Sin ningún género de duda la idea de acto en Zizek tiene que ver con el hecho de que el sujeto no debe esperar las condiciones de posibilidad para que la revolución tenga lugar sino que ésta ya ha tenido lugar y la ética es dar cauce a eso que ya aconteció.
Así Lenin, o Vaclac Havel afirmando “lo hicimos porque no sabíamos que era imposible”; o los comentarios de Agamben y Zizek a la famosa frase de Jesús “perdónales porque no saben lo que hacen”.
La reivindicación de Zizek de la herencia cristiana frente al mesianismo judío (de Derrida o Levinás) radica en que el cristianismo no espera la venida del que ha de venir sino la vuelta del que ya ha estado aquí. La realidad imposible del Dios hecho hombre es el fundamento de la conciencia revolucionaria que quiere extraer todas las consecuencias posibles de este hecho imposible. En esta línea se nota la impaciencia del pensamiento de Zizek por hacer estallar el sistema imperante del capitalismo tardío sin esperar ocasiones propicias para que acontezca la revolución, dado que ésta ya ha acontecido. De ahí que no tema reivindicar las figuras de Jesús y Lenin.
Resumiendo, el autor transita —con claridad, profundidad y peripecia— uno de los veneros más ricos y fecundos del pensamiento contemporáneo, intentando ligar la ontología de la diferencia con el pensamiento ético-político de la renovación de la izquierda desplomada después de la caída del muro de Berlín.
No obstante, en el epílogo, en un ejercicio de gran honestidad que realiza una concienzuda síntesis de todos los pasos seguidos en este itinerario, el autor se pregunta si esta conexión entre ontología del diferencia (del acontecimiento) y ética revolucionaria no es algo forzado e injustificado. Así lo dejan ver las figuras de Negri y Deleuze, más inspirados en Spinoza y Nietzsche que en Heidegger, en los que se patentiza como la herencia protestante sigue vigente en el pensamiento contemporáneo: la radical escisión entre voluntad y mundo, subjetividad y circunstancia, herencia y libertad. El sujeto se debate entre entregarse mística y pasivamente a la historia del ser, o en volverse el ejecutor y hacedor de un mundo nuevo que tiene en su propia voluntad su único fundamento. La dialéctica identidad y diferencia da cuenta de esta polémica absolutamente falseada de la realidad.

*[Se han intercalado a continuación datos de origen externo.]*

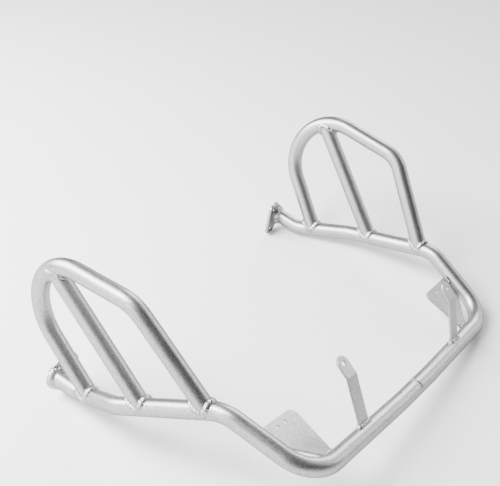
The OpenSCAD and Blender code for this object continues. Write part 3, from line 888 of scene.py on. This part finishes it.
def tack_bead(first, last, face, seed):
    """One short bead from first to last along the plate's end, above the plate if face is 1 and below it if
    face is -1. Each point slides over the face of the plate until it meets the tube."""
    part = first + (last - first) * np.linspace(TACK_MARGIN, 1 - TACK_MARGIN, TACK_ROWS)[:, None]
    p = on_plate(part, face * PLATE_T / 2)
    q = nearest_on(PLATE_LINE, p)
    inwards = unit(p - q - PLATE_Z * ((p - q) @ PLATE_Z)[:, None])

    def is_inside(t):
        moved_p = p + t[:, None] * inwards
        return np.linalg.norm(moved_p - nearest_on(PLATE_LINE, moved_p), axis=1) < TUBE_R

    root = p + length_inside(is_inside, -TACK_SEARCH, TACK_SEARCH, len(p))[:, None] * inwards
    radial = unit(root - nearest_on(PLATE_LINE, root))
    round_tube = along_surface(PLATE_Z * face, radial)
    lift = unit(unit(inwards + round_tube) + radial * 0.3)
    return corner_bead(root, inwards, round_tube, lift, TACK_W, seed, closed=False, pitch=TACK_PITCH)


def plate_beads(seed):
    """Four short beads between the side plate and the main tube: at its foot and at its rear end."""
    body = Body()
    back = SIDE_REAR + unit(SIDE_FRONT - SIDE_REAR) * TACK_LENGTH
    for k, (first, last) in enumerate(((FOOT_OUTER, FOOT_INNER), (back, SIDE_REAR))):
        for face in (1, -1):
            tack = tack_bead(first, last, face, seed + 7 * k + face)
            body.add(np.vstack(tack.points), tack.faces)
    return body


def strap_bead(seed):
    """The bead round the foot of the strap, on the cross tube. Its root is the strap's outline, raised to
    the height sqrt(R^2 - y^2) of the tube's wall."""
    r = STRAP_BEAD_CORNER_R
    x, y = STRAP_W / 2 - r, STRAP_T / 2 - r
    corners = ((x, -y, 270), (x, y, 0), (-x, y, 90), (-x, -y, 180))
    outline = np.vstack([arc((cx, cy), r, start, start + 90, 6) for cx, cy, start in corners])
    loop = []
    for p, q in zip(outline, np.roll(outline, -1, 0)):
        n = max(1, int(np.ceil(np.linalg.norm(q - p) / STRAP_BEAD_STEP)))
        loop.append(p + (q - p) * np.arange(n)[:, None] / n)
    loop = np.vstack(loop)
    tangent = unit(np.roll(loop, -1, 0) - np.roll(loop, 1, 0))
    out = tangent[:, 1:] * CROSS_RUN - tangent[:, :1] * STRAP_Y
    foot = STRAP_AT + loop[:, :1] * CROSS_RUN
    root = foot + loop[:, 1:] * STRAP_Y + np.sqrt(TUBE_R**2 - loop[:, 1:] ** 2) * STRAP_UP
    radial = unit(root - foot)
    lift = unit(out + STRAP_UP * 0.8 + radial * 0.2)
    wall = STRAP_AT + np.array([[-NEAR_REACH], [NEAR_REACH]]) * CROSS_RUN
    up_strap, round_tube = np.tile(STRAP_UP, (len(loop), 1)), along_surface(out, radial)
    return corner_bead(root, up_strap, round_tube, lift, STRAP_BEAD_W, seed, wall, pitch=STRAP_BEAD_PITCH)


print("points in the flange's bead:", flange_bead(53).count, "and in the strap's:", strap_bead(79).count)

# %% [markdown]
# ## Sums of sockets
# A pattern in Blender is a chain of nodes, and a chain built by hand is hard to read. A small class wraps
# a node's socket, so that the recipes below read like sums.


# %% Sums of sockets
class Val:
    """A socket in a node tree that can be added, multiplied and so on."""

    def __init__(self, tree, socket):
        self.tree, self.socket = tree, socket

    def _math(self, kind, other):
        node = self.tree.nodes.new("ShaderNodeMath")
        node.operation = kind
        for i, x in enumerate((self, other)):
            if isinstance(x, Val):
                self.tree.links.new(x.socket, node.inputs[i])
            else:
                node.inputs[i].default_value = x
        return Val(self.tree, node.outputs[0])

    def __add__(self, other):
        return self._math("ADD", other)

    def __sub__(self, other):
        return self._math("SUBTRACT", other)

    def __mul__(self, other):
        return self._math("MULTIPLY", other)

    def clip(self):
        """The value kept between 0 and 1."""
        return self._math("MINIMUM", 1.0)._math("MAXIMUM", 0.0)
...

El autor no cita (quizás una de las grandes lagunas del texto) al verdadero padre de toda esta corriente de pensamiento contemporáneo: Schelling. Fue el Schelling que venía del panteísmo espinosista el que forjó un concepto de libertad cuyo fundamento en falta (Ungrund) será la base para un modo paradójico de identidad quebrada, dando origen a una relación de fundamentación en la cual la razón no podía cerrar lógicamente la reflexión, como en el caso de Hegel. De ahí que Schelling esté en el fondo del pensamiento de Heidegger y de Zizek, pero también en el de Negri y Deleuze por no citar el caso de Bloch, Lacan y otros muchos que pululan por este texto.
No es el lugar aquí para realizar una crítica del pensamiento schellinguiano pero, sin duda, están fundamentadas las razonables dudas del autor por la débil e injustificada fundamentación ontológica y metafísica de la propuesta filosófica de los autores tratados. Como no ver la presencia del judaísmo en el pensamiento de Derrida o Levinás, o la del ateísmo nihilista en Deleuze, o el crudo jesuitismo en Heidegger.
Es obvio que las opciones ético-religiosas de los autores son las que fundamentan su visión del mundo y no al revés, o sea, que la metafísica es un destilado racional de las propias creencias. Ya, en clave irónica como siempre, advertía Ortega y Gasset que en las “creencias se está mientras que las ideas se tienen”, cuando quería sostener que las ideas son destilados no autoesclarecidos de las propias creencias que marcan nuestro estar en el mundo.
Saludemos, pues, con agradecimiento este lúcido, rico y bien meditado compendio de este rico venero de la filosofía contemporánea que quiere confrontarnos con la necesidad de actuar ética y políticamente en un mundo posposmoderno que se deja arrastrar automáticamente en un mundo sin horizonte de futuro, sin ideal ni utopía, sin sueño, ideales, creencias ni convicciones.
Mi única duda al respecto es si el suelo de la ontología de la diferencia es el buen suelo para edificar dichos sueños renovadores de lo social y lo político y, no más bien su lastre, su insuficiencia y la raíz de su impotencia. Dejemos que los nuevos filósofos, las generaciones venideras, nos ilustren sobre eso.